Conseguindo a atenção
do espectador ao usar um recurso óbvio, porém aqui bem orgânico, para
apresentar o personagem título e sua história, O Espelho se torna mais interessante na medida em que alterna
sequências no presente com aquelas que revelam o passado dos personagens
principais. Ao acompanharmos essas duas narrativas paralelas, a montagem do
próprio Mike Flanagan se revela eficiente não só por aumentar a velocidade das
viagens de uma narrativa para a outra, mas também para, a partir de certo ponto
da projeção, permitir que as duas linhas se misturem no ponto de vista “cinematográfico”,
por assim dizer, e também a nível psicológico, já que os fantasmas do passado,
assim como as traumatizantes experiências de antes, começam a influenciar
significantemente o que ocorre agora, seja como os personagens lidam com o
terror ou como o Espelho usa o passado para uma destruição psíquica de suas
vítimas.
Para isso, Flanagan
(como diretor e montador) usa transições um tanto elegantes a medida em que
realiza essas viagens, permitindo que o espectador compreenda o que e como
ocorre na tela, assim como os estados emocionais que tomam conta daquele
universo, algo que varia desde a crescente escuridão responsável por diluir a aconchegante
atmosfera da casa, e até ao usar luzes azuis fantasmagóricas que deixa tudo
mais sombrio. Além disso, o diretor ganha pontos pela economia de linguagem, já
que não raro investe em momentos que dizem muito com pouco, por exemplo: ao
mostrar a marca do golpe da âncora na parede antes de mostrá-la funcionando,
Flanagan evidencia ainda mais a cuidadosa preparação da Kaylie para sua “luta”;
quando os irmãos se encontram fora do sanatório, estes conversam com as cabeças
abaixadas, durante alguns segundos, evitando o olhar e o que este pode trazer;
e, o meu favorito, a explicação sobre a pequena rachadura no espelho que, se
pensar bem, explica muito mais do que uma pequena
rachadura no espelho.
Já um dos motivos pelos
quais o longa consegue ser eficientemente assustador é por algo que vai além da
cuidadosa criação do suspense pelo seu diretor: o personagem título. Pois sim,
o roteiro consegue transformar o Espelho em uma figura “real” e em um vilão
aterrador. Se merece esse adjetivo é por não se contentar em apenas destruir
fisicamente suas vítimas, mas brincar com elas, destruindo-as também a nível
psicológico. A partir de certo ponto, a impressão que fica é que o Espelho se
percebe no controle, e assim abusa da percepção dos personagens, chegando a
usar de golpes baixos/sujos, como sugerir uma irresistível catarse para um (a)
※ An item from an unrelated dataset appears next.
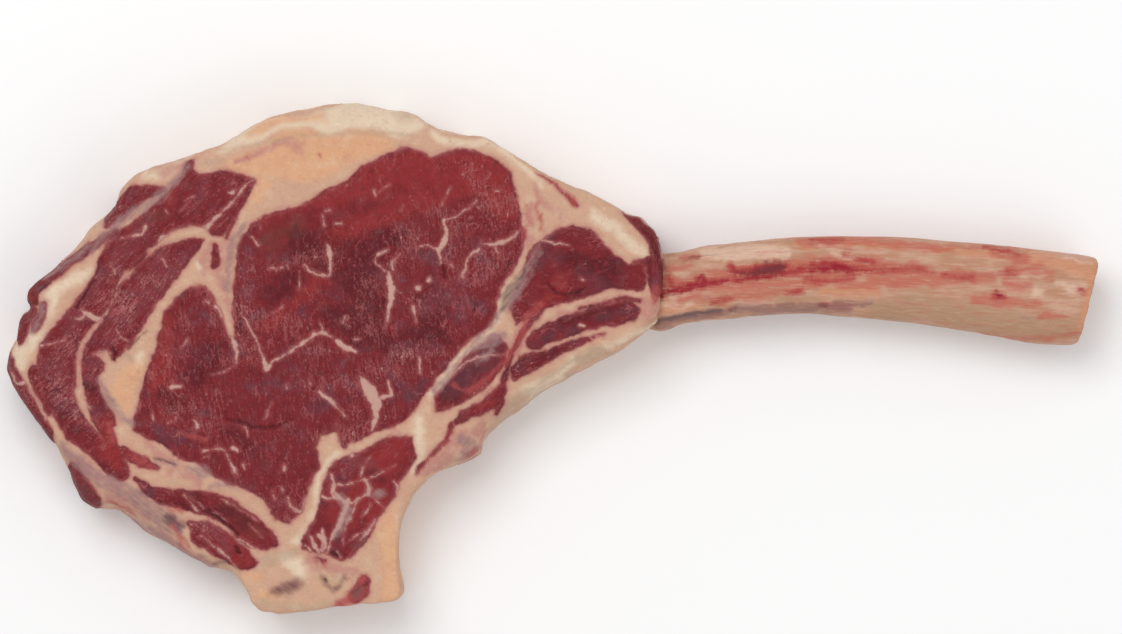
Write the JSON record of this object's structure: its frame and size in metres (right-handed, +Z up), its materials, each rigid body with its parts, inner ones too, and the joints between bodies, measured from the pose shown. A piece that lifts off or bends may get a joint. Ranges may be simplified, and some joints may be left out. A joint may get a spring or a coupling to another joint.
{
  "type": "raw tomahawk steak",
  "caption": "Thick raw beef rib steak with marbled muscles in a web of fat and a long, scraped rib bone, lying flat on its cut face.",
  "frame": {"origin": "under the middle of the whole piece, on the flat underside that the steak rests on", "axes": "+X runs along the rib bone to its sawn end, +Y points to the outer fat cap, +Z is up out of the cut face"},
  "size_m": [0.4174, 0.1964, 0.0407],
  "materials": {
    "lean": "moist dark red raw beef with fine grain and cream marbling",
    "fat": "firm cream to peach beef fat, faintly veined, soft sheen",
    "bone": "scraped pinkish rib bone with thin blood-stained membrane"
  },
  "bodies": {
    "root": {"rib_eye": "lean", "cap_muscle_outer": "lean", "cap_muscle_inner": "lean", "lower_strip_upper": "lean", "lower_strip_lower": "lean", "chine_muscle": "lean", "rib_muscle_upper": "lean", "rib_muscle_middle": "lean", "rib_muscle_lower": "lean", "seam_muscle_upper": "lean", "seam_muscle_lower": "lean", "root_flap": "lean", "fat_web": "fat", "rib_bone": "bone"}
  },
  "joints": []
}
personagem antes de matá-lo (a) impiedosamente.
E outro grande elemento
de força do longa se refere justamente aos seus personagens, cujos dramas não
existem apenas para criar um background trágico,
mas apresentam um grande peso dramático que influencia a narrativa. Tim, por
exemplo, é um sujeito frágil, que parece lutar muito para não se quebrar, algo
plenamente compreensível. Já Kaylie, com a excepcional interpretação da linda
Karen Gillan, se transforma numa figura complexa e trágica, cuja resiliência
que hoje apresenta foi forjada por condições traumatizantes, e é posta a prova
quanto mais ela mergulha na realização de seus objetivos. Assim, vê-la
fraquejar ou sentir medo é algo não só assustador, mas intensamente triste.
Com um elenco
homogeneamente eficaz ao arrancar poderosos sentimentos de seus personagens (e
um dos últimos momentos de Rory Cochrane como o pai é de uma comoção palpável),
O Espelho pode apresentar diversos pecadilhos na construção de sua “complicada” trama, apostar em alguns sustos fáceis,
e bem que poderia permitir viagens temporais nas quais o presente influencia o
passado, o que enriqueceria consideravelmente a obra. Mas nada disso estraga o
que é um excelente exemplar do gênero “terror”.